A-Friend would maintain a database of these friendly Yidden in each Jewish community around the world. Volunteer “friends” have no obligation and can choose how they would like to be contacted; they can also opt out of the network at any time. The operating guidelines will be set and overseen by gedolei Yisrael on a constant basis.

“Friends” can also offer help, each person according to what they sign up for. This can include providing resourceful information about kosher shopping and venues or engaging in more complex tasks, such as arranging rides and hosts for a night or weekend.

Further down the road, A-Friend will im yirtzeh Hashem provide contact information of volunteers who are available to coach on high-level issues, dubbed “Journey-Friends.” These are volunteers who lo aleinu have been through a journey of a medical nature, such as a sickness or tragedy in the family, amassing much practical knowledge. They want to make it easier for others to navigate and cope with a similar challenge and are willing to share their knowledge with others to make their journey a little smoother.

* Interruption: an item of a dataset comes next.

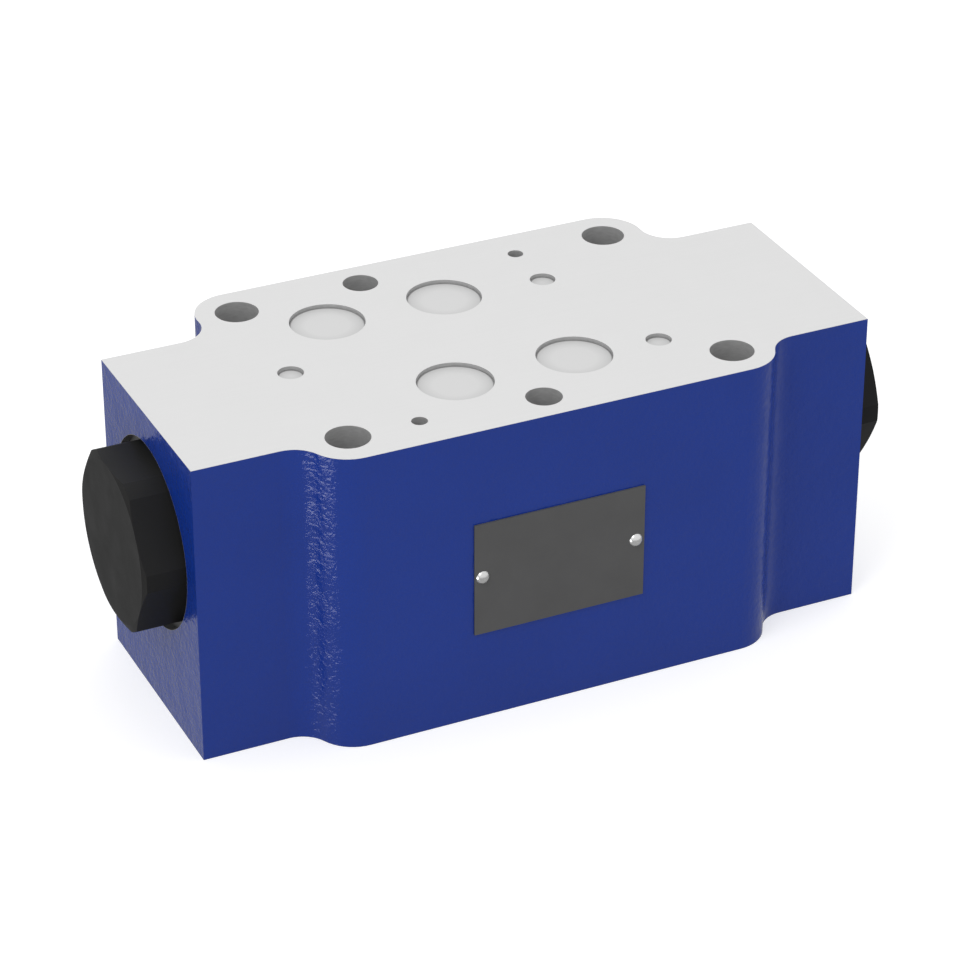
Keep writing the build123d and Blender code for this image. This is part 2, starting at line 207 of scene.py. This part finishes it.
def bump(tree, height, depth, below=None):
    """A bump whose height of 0 to 1 stands for depth metres, on top of another bump."""
    inputs = {"Height": height, "Distance": depth, "Strength": 1.0}
    if below is not None:
        inputs["Normal"] = below
    return node(tree, "ShaderNodeBump", inputs).outputs["Normal"]


def grey(level):
    return (level, level, level, 1.0)


def blue(share):
    """The casting's paint, at a share of its full brightness."""
    return (0.005 * share, 0.0395 * share, 0.322 * share, 1.0)


def new_material(name, ior_level=0.5, metallic=0.0):
    """A named material with its node tree and its main shader."""
    material = bpy.data.materials.new(name)
    material.use_nodes = True
    tree = material.node_tree
    shader = tree.nodes["Principled BSDF"]
    shader.inputs["Specular IOR Level"].default_value = ior_level
    shader.inputs["Metallic"].default_value = metallic
    return material, tree, shader


def finish_with(tree, shader, colour, roughness, normal):
    tree.links.new(colour, shader.inputs["Base Color"])
    tree.links.new(roughness, shader.inputs["Roughness"])
    tree.links.new(normal, shader.inputs["Normal"])


# Materials
def machined_mask(tree, place):
    """Masks of the casting: all that is cut bare, its two mounting faces, and its spot faces, the last for
    painted shade.
    """
    split = node(tree, "ShaderNodeSeparateXYZ", {0: place})
    x = maths(tree, "ABSOLUTE", split.outputs["X"])
    y = maths(tree, "ABSOLUTE", split.outputs["Y"])
    height = maths(tree, "ABSOLUTE", maths(tree, "SUBTRACT", split.outputs["Z"], mid_height))
    faces = maths(tree, "GREATER_THAN", height, half_height - skin)
    section = scaled(tree, place, (0, 1, 1))
    core = maths(tree, "LESS_THAN", distance(tree, section, (0, core_y, core_z)), spot_face_r)
    folded = node(tree, "ShaderNodeCombineXYZ", {"X": x, "Y": y}).outputs[0]
    bolt = maths(tree, "LESS_THAN", distance(tree, folded, (bolt_x, bolt_y, 0)), bolt_land_r)
    middle = both(tree, maths(tree, "LESS_THAN", x, bolt_x), maths(tree, "LESS_THAN", y, middle_half_y))
    waist = both(tree, maths(tree, "LESS_THAN", x, waist_half_x), maths(tree, "LESS_THAN", y, waist_half_y))
    spot_shade = both(tree, core, maths(tree, "GREATER_THAN", x, spot_face_x))
    return either(tree, faces, core, bolt, middle, waist), faces, spot_shade


def painted_casting():
    """Blue paint over a cast skin, with ground mounting faces and bored holes left bare."""
    material, tree, shader = new_material("painted_casting", ior_level=0.43)
    place = place_of(tree)
    bare, faces, spot_shade = machined_mask(tree, place)

    # Paint over sand-cast iron: soft lumps under flecks about a millimetre long
    lumps = noise(tree, place, paint_lump, detail=2)
    flecks = noise(tree, place, paint_fleck, detail=2)
    tint = noise(tree, place, 30 * MM, detail=4)
    paint = blend_colour(tree, spread(tree, tint, 0, 1), blue(0.92), blue(1.0))
    paint_rough = spread(tree, flecks, 0.17, 0.23)
    paint_normal = bump(tree, lumps, paint_lump_depth)
    paint_normal = bump(tree, flecks, paint_fleck_depth, paint_normal)

    # Ground faces: fine straight lines along the plate
    lines = noise(tree, place, 0.35 * MM, detail=2, stretch=(0.02, 1, 1))
    cloud = noise(tree, place, 14 * MM, detail=3)
    ground = blend_colour(tree, spread(tree, cloud, 0, 1), grey(0.742), grey(0.75))
    ground = blend_colour(tree, spread(tree, lines, 0, 0.12), ground, grey(0.712))
    ground_rough = spread(tree, lines, 0.40, 0.48)
    ground_normal = bump(tree, lines, 0.003 * MM)

    # Bores and holes: duller, with tool marks round them, and painted shade darkening the spot faces round
    # the plugs
    marks = noise(tree, place, 0.5 * MM, detail=1, stretch=(0.3, 0.3, 1))
    bored = blend_colour(tree, spread(tree, marks, 0, 1), grey(0.43), grey(0.49))
    # Painted shade: the spot faces round the plug heads darkened as if the plugs shade them
    bored = blend_colour(tree, spot_shade, bored, grey(0.23))
    bored_normal = bump(tree, marks, 0.02 * MM)

    metal = blend_colour(tree, faces, bored, ground)
    metal_rough = blend_value(tree, faces, spread(tree, marks, 0.45, 0.55), ground_rough)
    metal_normal = blend_normal(tree, faces, bored_normal, ground_normal)
    colour = blend_colour(tree, bare, paint, metal)
    rough = blend_value(tree, bare, paint_rough, metal_rough)
    normal = blend_normal(tree, bare, paint_normal, metal_normal)
    tree.links.new(both(tree, bare, bare_metal_share), shader.inputs["Metallic"])
    finish_with(tree, shader, colour, rough, normal)
    return material


def turned_metal(name, low, high, smooth, dull):
    """Metal turned or ground round the core axis, with fine rings along it."""
    material, tree, shader = new_material(name, metallic=1.0)
    place = place_of(tree)
    rings = noise(tree, place, 0.4 * MM, detail=2, stretch=(1, 0.08, 0.08))
    cloud = noise(tree, place, 6 * MM, detail=3)
    colour = blend_colour(tree, spread(tree, cloud, 0, 1), low, high)
    finish_with(tree, shader, colour, spread(tree, rings, smooth, dull), bump(tree, rings, 0.008 * MM))
    return material


def blackened_steel():
    """Blackened plug heads: near black, with a soft uneven sheen."""
    material, tree, shader = new_material("blackened_steel", ior_level=0.08)
    place = place_of(tree)
    cloud = noise(tree, place, 7 * MM, detail=4)
    grain = noise(tree, place, 0.45 * MM, detail=3)
    colour = blend_colour(tree, spread(tree, cloud, 0, 1), grey(0.0185), grey(0.0205))
    finish_with(tree, shader, colour, spread(tree, cloud, 0.42, 0.52), bump(tree, grain, 0.01 * MM))
    return material


def nameplate_sheet():
    """Dark grey sheet with a fine lengthwise brush."""
    material, tree, shader = new_material("nameplate_sheet", ior_level=0.4)
    place = place_of(tree)
    brush = noise(tree, place, 0.3 * MM, detail=2, stretch=(0.03, 1, 1))
    cloud = noise(tree, place, 10 * MM, detail=3)
    colour = blend_colour(tree, spread(tree, cloud, 0, 1), grey(0.093), grey(0.103))
    finish_with(tree, shader, colour, spread(tree, brush, 0.42, 0.52), bump(tree, brush, 0.004 * MM))
    return material


def closure_plastic(radius):
    """Light grey push-in closure of a port, with painted shade darkening it towards its edge and a painted
    dark rim where it meets the bore.
    """
    material, tree, shader = new_material("closure_plastic", ior_level=0.4)
    place = place_of(tree)
    grain = noise(tree, place, 0.6 * MM, detail=3)
    generated = node(tree, "ShaderNodeTexCoord").outputs["Generated"]
    across = scaled(tree, generated, (1, 1, 0))
    from_axis = maths(tree, "MULTIPLY", distance(tree, across, (0.5, 0.5, 0)), 2 * radius)
    # Painted shade: darker towards the closure's edge, and a painted dark rim for the shade in the gap at
    # the bore
    shade = spread(tree, from_axis, 0, 1, radius - closure_shade, radius)
    shadow_rim = spread(tree, from_axis, 0, 1, radius - closure_shadow_rim, radius - closure_shadow_rim / 2)
    colour = blend_colour(tree, shade, grey(0.69), grey(0.575))
    colour = blend_colour(tree, shadow_rim, colour, grey(0.25))
    finish_with(tree, shader, colour, spread(tree, grain, 0.42, 0.52), bump(tree, grain, 0.006 * MM))
    return material


def seal_rubber():
    """Matt black rubber with a fine moulded grain."""
    material, tree, shader = new_material("seal_rubber", ior_level=0.4)
    place = place_of(tree)
    grain = noise(tree, place, 0.4 * MM, detail=3)
    cloud = noise(tree, place, 5 * MM, detail=3)
    colour = blend_colour(tree, spread(tree, cloud, 0, 1), grey(0.014), grey(0.022))
    finish_with(tree, shader, colour, spread(tree, grain, 0.5, 0.62), bump(tree, grain, 0.01 * MM))
    return material


materials = {
    "painted_casting": painted_casting(),
    "hardened_steel": turned_metal("hardened_steel", grey(0.55), grey(0.64), 0.18, 0.30),
    "spring_wire": turned_metal("spring_wire", grey(0.36), grey(0.44), 0.26, 0.38),
    "blackened_steel": blackened_steel(),
    "nameplate_sheet": nameplate_sheet(),
    "rivet_metal": turned_metal("rivet_metal", grey(0.64), grey(0.72), 0.22, 0.3),
    "seal_rubber": seal_rubber(),
}
closures = {}
for part in record["subparts"]:
    mesh = nodes[part["node"]].data
    mesh.materials.clear()
    if part["material_slot"] == "closure_plastic":
        low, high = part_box(part["node"])
        radius = round((high.x - low.x) / 2, 5)
        if radius not in closures:
            closures[radius] = closure_plastic(radius)
        mesh.materials.append(closures[radius])
    else:
        mesh.materials.append(materials[part["material_slot"]])


# Springs: smooth round wire in place of the solids' short straight runs
wire_facets = 12
wire_rows_per_turn = 32
main_wire_r = 1.15 * MM
main_coil_r = 9.0 * MM
main_turns = 6.5
pilot_wire_r = 0.4 * MM
pilot_coil_r = 4.4 * MM
pilot_turns = 5.5


def coil_mesh(name, start, rise, turns, coil_r, wire_r, side):
    """Mesh of a round wire wound about the core axis, from start over a rise along X."""
    rows = round(turns * wire_rows_per_turn)
    corners = []
    for row in range(rows + 1):
        angle = 2 * pi * turns * row / rows
        radial = Vector((0, cos(angle), side * sin(angle)))
        along = Vector((rise / (2 * pi * turns), -coil_r * sin(angle), side * coil_r * cos(angle)))
        across = radial.cross(along).normalized()
        centre = Vector((start + rise * row / rows, core_y, core_z)) + coil_r * radial
        for facet in range(wire_facets):
            turn = 2 * pi * facet / wire_facets
            corners.append(centre + wire_r * (cos(turn) * radial + sin(turn) * across))
    last = rows * wire_facets
    faces = [tuple(range(wire_facets)), tuple(reversed(range(last, last + wire_facets)))]
    for row in range(rows):
        for facet in range(wire_facets):
            here = row * wire_facets + facet
            beside = row * wire_facets + (facet + 1) % wire_facets
            faces.append((here, here + wire_facets, beside + wire_facets, beside))
    mesh = bpy.data.meshes.new(name)
    mesh.from_pydata(corners, [], faces)
    for face in mesh.polygons[2:]:
        face.use_smooth = True
    return mesh


def wound_spring(name, side, wire_r, coil_r, turns):
    """A round-wire spring in the place of its CAD node, on the same body as that node."""
    low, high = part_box(name)
    inner, outer = (low.x, high.x) if side > 0 else (high.x, low.x)
    rise = outer - inner - 2 * side * wire_r
    mesh = coil_mesh(f"{name}_wire", inner + side * wire_r, rise, turns, coil_r, wire_r, side)
    mesh.materials.append(materials["spring_wire"])
    spring = bpy.data.objects.new(f"{name}_wire", mesh)
    bpy.context.scene.collection.objects.link(spring)
    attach(spring, body_of(nodes[name])[0])
    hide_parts(name)
    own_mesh(spring)


for side, hand in ((-1, "left"), (1, "right")):
    main_name, pilot_name = f"{hand}_main_spring", f"{hand}_pilot_spring"
    wound_spring(main_name, side, main_wire_r, main_coil_r, main_turns)
    wound_spring(pilot_name, side, pilot_wire_r, pilot_coil_r, pilot_turns)


# Floor, light and camera
floor_half = 4.0
floor_shade = 0.7
floor_lift = 0.54
world_light = 0.66
world_low_shade = 0.5
object_middle = (0, 0, 0.04)
camera_place = (-0.33527, -0.71681, 0.49470)
camera_direction = (0.36643, 0.78466, -0.50005)
camera_lens = 136.3
camera_sensor = 36


def seen_rays(tree):
    """1 for rays from the camera and for rays that metal and gloss send on."""
    path = node(tree, "ShaderNodeLightPath")
    kinds = ("Is Camera Ray", "Is Glossy Ray", "Is Transmission Ray")
    return either(tree, *[path.outputs[kind] for kind in kinds])


def plain_floor():
    """A pale floor, white to the camera but for the object's shadow, that reflections don't show."""
    mesh = bpy.data.meshes.new("floor")
    far = floor_half
    corners = [(-far, -far, 0), (far, -far, 0), (far, far, 0), (-far, far, 0)]
    mesh.from_pydata(corners, [], [(0, 1, 2, 3)])
    floor = bpy.data.objects.new("floor", mesh)
    bpy.context.scene.collection.objects.link(floor)
    floor.location.z = cad_low.z - skin
    floor.visible_glossy = False
    material, tree, shader = new_material("floor", ior_level=0.0)
    shader.inputs["Base Color"].default_value = grey(floor_shade)
    shader.inputs["Roughness"].default_value = 1.0
    lift = both(tree, seen_rays(tree), floor_lift)
    shader.inputs["Emission Color"].default_value = grey(1.0)
    tree.links.new(lift, shader.inputs["Emission Strength"])
    mesh.materials.append(material)
    floor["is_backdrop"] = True


def white_world():
    """Even light from all round, white above the horizon and pale grey below it, full only where seen."""
    world = bpy.data.worlds.new("studio")
    world.use_nodes = True
    bpy.context.scene.world = world
    tree = world.node_tree
    strength = blend_value(tree, seen_rays(tree), world_light, 1.0)
    outward = node(tree, "ShaderNodeTexCoord").outputs["Generated"]
    rise = node(tree, "ShaderNodeSeparateXYZ", {0: outward}).outputs["Z"]
    above = spread(tree, rise, 0, 1, -0.1, 0.1)
    colour = blend_colour(tree, above, grey(world_low_shade), grey(1.0))
    background = tree.nodes["Background"]
    tree.links.new(colour, background.inputs["Color"])
    tree.links.new(strength, background.inputs["Strength"])


def soft_lamp(name, place, width, height, watts):
    """An oblong area lamp that faces the middle of the object."""
    lamp = bpy.data.lights.new(name, "AREA")
    lamp.shape = "RECTANGLE"
    lamp.size = width
    lamp.size_y = height
    lamp.energy = watts
    holder = bpy.data.objects.new(name, lamp)
    bpy.context.scene.collection.objects.link(holder)
    holder.location = place
    holder.rotation_euler = (Vector(object_middle) - Vector(place)).to_track_quat("-Z", "Y").to_euler()
    return holder


plain_floor()
white_world()
soft_lamp("key", (-0.7, -0.4, 1.1), 0.6, 0.6, 4.0)
soft_lamp("top", (0.3, 0.2, 1.4), 0.9, 0.9, 3.0)

# A low lamp that only gloss picks up, on the fillet beside the left end
side_lamp = soft_lamp("side", (-1.9, -0.40, -0.45), 1.2, 0.7, 14.0)
side_lamp.visible_diffuse = False

camera = bpy.data.objects.new("camera", bpy.data.cameras.new("camera"))
bpy.context.scene.collection.objects.link(camera)
camera.location = camera_place
camera.rotation_euler = Vector(camera_direction).to_track_quat("-Z", "Y").to_euler()
camera.data.lens = camera_lens
camera.data.sensor_width = camera_sensor
camera.data.clip_start = 0.01
bpy.context.scene.camera = camera
bpy.context.scene.view_settings.view_transform = "Standard"

low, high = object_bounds()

The benefits of such friendship cannot be overstated, as anyone who has been through such a crisis can attest. As a “friend,” they will share their experience dealing with the day-to-day emotions, the resources available, what worked and what didn’t, and so much more—so that no struggling Yid ever feels alone again.

Circle of friends

Here is a chance to be the “friend” you always wanted to have. If you’d like to extend your hand in friendship to someone who needs it, join this new and incredible kiddush Hashem by emailing A-Friend a short message of what you can offer, and easily make a difference in another person’s life. You can also help grow the global circle of “friends” by passing this article around.

Additionally, if you are creative and idealistic or are established in the field of marketing and design, your input to help get this off the ground can be invaluable. Friends bring friends—and marketing makes it happen.

A-Friend also seeks to build a base of financial stability by creating a group of founding members, enabling this project to achieve its full potential.

Of course, no organization can solve of all the world’s problems, or even half of them. But this initiative is sure to greatly improve our achdus as a nation, which is something not to be taken lightly. Most importantly, people like Aviva will have been touched by the warmth of another community that cares.

Because life is so much easier when shared with A-Friend.